#### Given instruction:
Copy each line that contains the string "axes".

(Records excerpted from a collection)
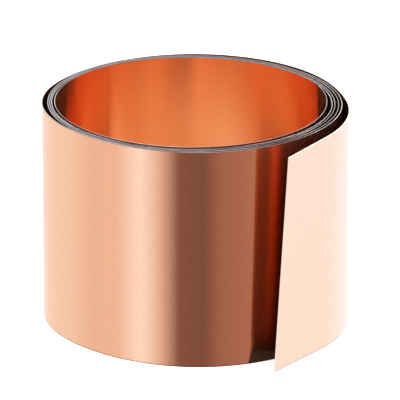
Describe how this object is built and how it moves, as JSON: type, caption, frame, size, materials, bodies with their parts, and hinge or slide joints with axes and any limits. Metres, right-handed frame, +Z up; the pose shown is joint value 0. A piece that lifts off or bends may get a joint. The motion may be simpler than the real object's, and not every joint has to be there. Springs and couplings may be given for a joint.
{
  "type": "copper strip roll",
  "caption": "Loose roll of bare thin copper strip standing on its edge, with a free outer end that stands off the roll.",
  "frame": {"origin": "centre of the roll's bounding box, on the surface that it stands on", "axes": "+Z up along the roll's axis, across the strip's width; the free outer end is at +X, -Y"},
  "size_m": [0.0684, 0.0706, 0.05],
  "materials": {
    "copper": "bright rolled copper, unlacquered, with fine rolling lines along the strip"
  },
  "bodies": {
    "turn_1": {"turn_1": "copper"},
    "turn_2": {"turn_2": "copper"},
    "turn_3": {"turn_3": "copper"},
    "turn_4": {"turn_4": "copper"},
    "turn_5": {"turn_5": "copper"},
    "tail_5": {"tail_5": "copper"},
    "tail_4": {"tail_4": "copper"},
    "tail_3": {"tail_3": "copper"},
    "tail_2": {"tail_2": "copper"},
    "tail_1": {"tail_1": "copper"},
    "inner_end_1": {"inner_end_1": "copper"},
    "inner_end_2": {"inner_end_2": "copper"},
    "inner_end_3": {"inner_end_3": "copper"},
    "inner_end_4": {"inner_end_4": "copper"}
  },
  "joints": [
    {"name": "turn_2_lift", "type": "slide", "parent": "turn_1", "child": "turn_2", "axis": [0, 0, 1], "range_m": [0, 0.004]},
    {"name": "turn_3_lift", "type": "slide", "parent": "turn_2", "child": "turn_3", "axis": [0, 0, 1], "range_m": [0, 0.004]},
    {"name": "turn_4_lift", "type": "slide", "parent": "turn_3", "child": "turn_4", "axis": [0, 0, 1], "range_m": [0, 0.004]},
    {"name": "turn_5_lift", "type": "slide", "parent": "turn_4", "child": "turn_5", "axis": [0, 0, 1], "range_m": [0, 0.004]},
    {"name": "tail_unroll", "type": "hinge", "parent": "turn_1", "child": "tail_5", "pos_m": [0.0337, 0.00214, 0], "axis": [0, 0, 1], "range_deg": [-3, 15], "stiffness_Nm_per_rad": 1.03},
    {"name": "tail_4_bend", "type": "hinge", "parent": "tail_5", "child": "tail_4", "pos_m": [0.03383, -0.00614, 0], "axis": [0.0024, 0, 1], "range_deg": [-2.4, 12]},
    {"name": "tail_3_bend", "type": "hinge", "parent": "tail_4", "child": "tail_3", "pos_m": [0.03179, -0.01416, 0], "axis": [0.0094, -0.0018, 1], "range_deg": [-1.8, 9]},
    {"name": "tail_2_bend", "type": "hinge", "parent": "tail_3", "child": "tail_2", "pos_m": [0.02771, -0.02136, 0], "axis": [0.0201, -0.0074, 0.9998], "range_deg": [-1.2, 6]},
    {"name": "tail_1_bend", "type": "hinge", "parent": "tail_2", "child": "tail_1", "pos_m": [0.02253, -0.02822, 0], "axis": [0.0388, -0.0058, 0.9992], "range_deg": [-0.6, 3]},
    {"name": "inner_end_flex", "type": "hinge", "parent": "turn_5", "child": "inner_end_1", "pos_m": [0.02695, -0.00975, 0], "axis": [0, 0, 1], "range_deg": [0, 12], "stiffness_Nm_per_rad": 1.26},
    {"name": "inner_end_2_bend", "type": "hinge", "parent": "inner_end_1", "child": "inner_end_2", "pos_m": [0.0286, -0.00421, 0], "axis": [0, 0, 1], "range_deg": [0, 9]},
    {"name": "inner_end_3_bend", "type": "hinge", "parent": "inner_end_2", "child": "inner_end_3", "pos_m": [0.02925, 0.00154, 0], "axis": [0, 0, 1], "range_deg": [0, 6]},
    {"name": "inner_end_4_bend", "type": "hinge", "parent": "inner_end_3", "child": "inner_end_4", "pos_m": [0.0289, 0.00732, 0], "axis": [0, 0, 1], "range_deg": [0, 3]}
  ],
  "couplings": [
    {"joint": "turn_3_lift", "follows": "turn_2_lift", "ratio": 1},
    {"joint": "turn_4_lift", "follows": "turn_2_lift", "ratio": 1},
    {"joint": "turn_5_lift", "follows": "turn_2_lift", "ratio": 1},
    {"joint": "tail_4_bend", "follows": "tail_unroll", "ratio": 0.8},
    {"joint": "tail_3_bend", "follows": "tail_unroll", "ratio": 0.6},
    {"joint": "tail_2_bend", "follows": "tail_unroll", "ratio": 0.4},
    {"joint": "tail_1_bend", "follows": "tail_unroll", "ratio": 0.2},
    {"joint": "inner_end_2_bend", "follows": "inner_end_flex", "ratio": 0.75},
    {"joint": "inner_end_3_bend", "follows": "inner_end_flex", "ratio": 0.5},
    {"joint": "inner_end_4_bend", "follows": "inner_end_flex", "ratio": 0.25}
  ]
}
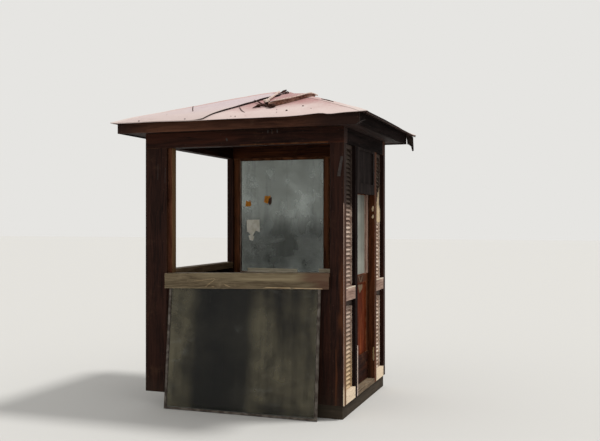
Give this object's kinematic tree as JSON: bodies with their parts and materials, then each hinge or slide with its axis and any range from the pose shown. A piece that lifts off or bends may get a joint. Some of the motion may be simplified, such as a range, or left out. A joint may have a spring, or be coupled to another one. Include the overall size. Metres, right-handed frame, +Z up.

#### Full response:
Describe how this object is built and how it moves, as JSON: type, caption, frame, size, materials, bodies with their parts, and hinge or slide joints with axes and any limits. Metres, right-handed frame, +Z up; the pose shown is joint value 0. A piece that lifts off or bends may get a joint. The motion may be simpler than the real object's, and not every joint has to be there. Springs and couplings may be given for a joint.
  "frame": {"origin": "centre of the roll's bounding box, on the surface that it stands on", "axes": "+Z up along the roll's axis, across the strip's width; the free outer end is at +X, -Y"},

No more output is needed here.